Erich Kuersten said...

I liked the second one the best! For me it's all about mood, angst and excellent emotional sustain and release via song choices and editing... It's basically a childhood fantasia with cool cliques all of whom want to have you for a member, and sexless romance... it reminds me of fantasies I had as a kid enraptured by the TV show Charlie's Angels. It's all about the precipice, and you're right, the sheriff guy is very good and grounded, I think the actors are all really good... it's got to be hard to mouth this dialogue with such a straight face. your review was spot on. NEXT November for the final part one? Arent they worried the fanbase will be in college by then and look askance? They should wise up and hit that shit in the spring before freshman year turns the fans into genuine sex-having, hair and fang-sprouting, beer-swilling womenfolk.

Anonymous said...

Bill Condon making a huge mistake. A year gap is a risk and a gamble. Major cast won't be on site for jumps.
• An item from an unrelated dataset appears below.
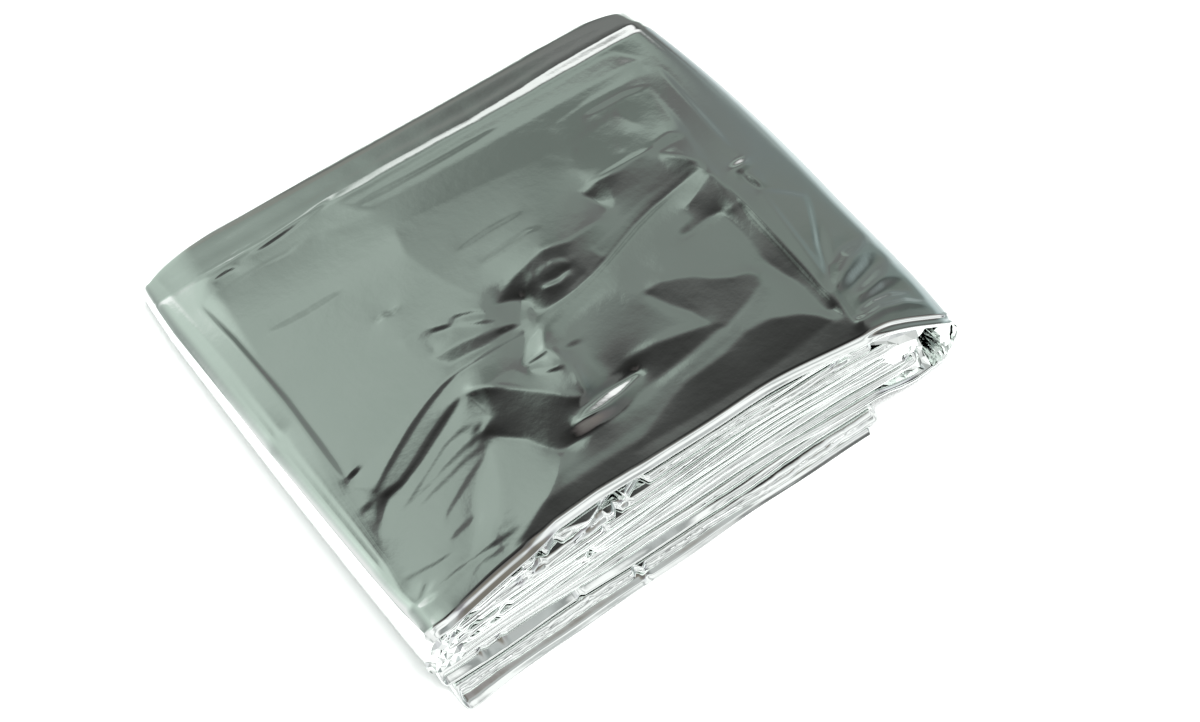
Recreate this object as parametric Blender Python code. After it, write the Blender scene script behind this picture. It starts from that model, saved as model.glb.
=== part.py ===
"""A folded emergency foil blanket: one sheet of metallised film, folded back and forth into a flat packet.

The film is first pleated across its width into a strip, and the strip is folded back and forth
along its length. The solid is that strip: thirteen passes lie on each other, and each one stands
for a stack of pleats, springy and thick at the front, where the folded edges fan out, and
pressed thin at the back. The top pass wraps the inner ones at both ends.

+X runs along the long side, +Y from the layered front to the pressed back, +Z up. The origin
is under the middle of the packet, on the surface it rests on.
"""

import math

import bmesh
import bpy

MM = 0.001

# The packet, in millimetres.
LEFT_WALL = -62.6  # where the top pass starts to turn down at the left end
RIGHT_WALL = 58.8  # the same at the right end, at the front and back corners
LEFT_BULGE = 0.7  # how far each wall bows out between its corners
RIGHT_BULGE = 3.0
RIGHT_CORNER = 1.5  # how much further the wrap reaches at the front corner
WRAP_DEPTH_LEFT = 2.9  # how far each wrap reaches past where it starts
WRAP_DEPTH_RIGHT = 3.9
WRAP_SQUARENESS = 2.5  # 2 is an ellipse, more is flatter-walled
INNER_LIMIT = -61.2  # the inner passes stay inside the left wrap
FILLED = 0.72  # film's share of a pass's height; the rest is the gap
FOLD_SEGMENTS = 4
WRAP_SEGMENTS = 10
PASS_SEGMENTS = 7

# Height of the whole stack at the plateau, from the front to the back.
STACK = (  # y, height
    (-66.0, 19.6),
    (-56.0, 18.9),
    (-18.0, 16.1),
    (16.0, 13.1),
    (36.0, 10.9),
    (50.0, 8.9),
    (62.0, 6.8),
)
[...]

Old news, old book by 2012.

Anonymous said...

Yeah, New Moon has the clunkiest film version so far, but I like it's focus on both Bella and Jacob's respective teen-angst journeys, there's also some stand-out scenes in there (the 360 pan around Bella as the months go by, cuz who hasn't been that sad as a teen; the first tracking shot of Jacob in the rain sans hair - and shirt of course, it's a nice reveal having Bella catch up to him and confront him on how he's changed).

Agree with Wendigo, Team Bella is the place to be, her story so far makes for very compelling cinema, looking forward to Dawn.